Specifically, if $n$ is a positive integer and we add $1/p$ to the Bernoulli number $B_{2n}$ for every prime $p$ such that $p − 1$ divides $2n$, we obtain an integer [...]

This fact immediately allows us to characterize the denominators of the non-zero Bernoulli numbers $B_{2n}$ as the product of all primes $p$ such that $p − 1$ divides $2n$; consequently the denominators are square-free and divisible by $6$.

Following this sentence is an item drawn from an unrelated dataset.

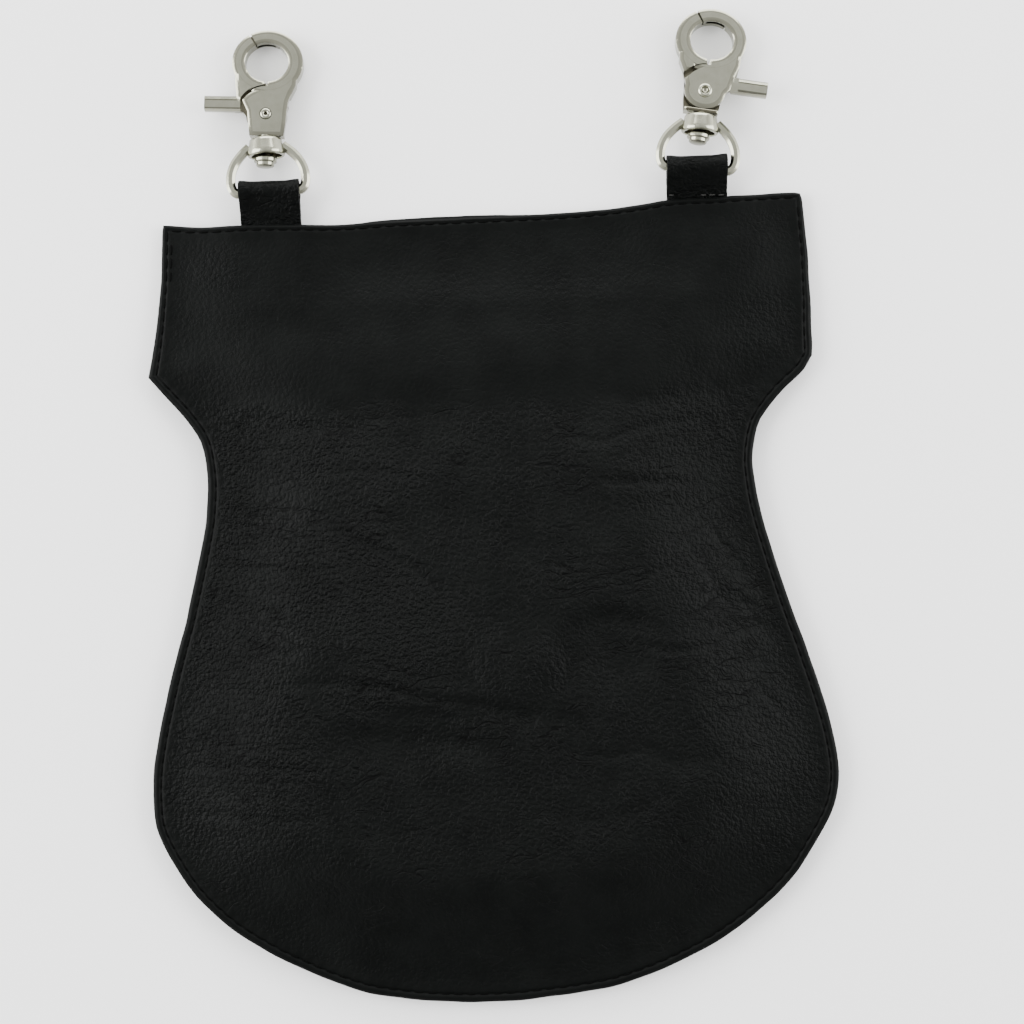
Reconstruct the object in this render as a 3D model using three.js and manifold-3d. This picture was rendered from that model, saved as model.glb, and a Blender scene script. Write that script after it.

In your case of $2n=74$ the only divisors of $74$ are $2$ and $37$ and only the primes $p=2$ and $p=3$ are such that $p-1$ divides $74$. Hence $D_{74}=6.$

As user Armatowski commented, there is a result of Ramanujan that is close to what is stated by Ribenboim. This is from Bruce C. Berndt, Ramanujan's Notebooks, Part I, page 123.

Entry 19(ii). The numerator of $B_{2n}$ is divisble by the largest factor for $2n$ which is relatively prime to the denominator of $B_{2n}$.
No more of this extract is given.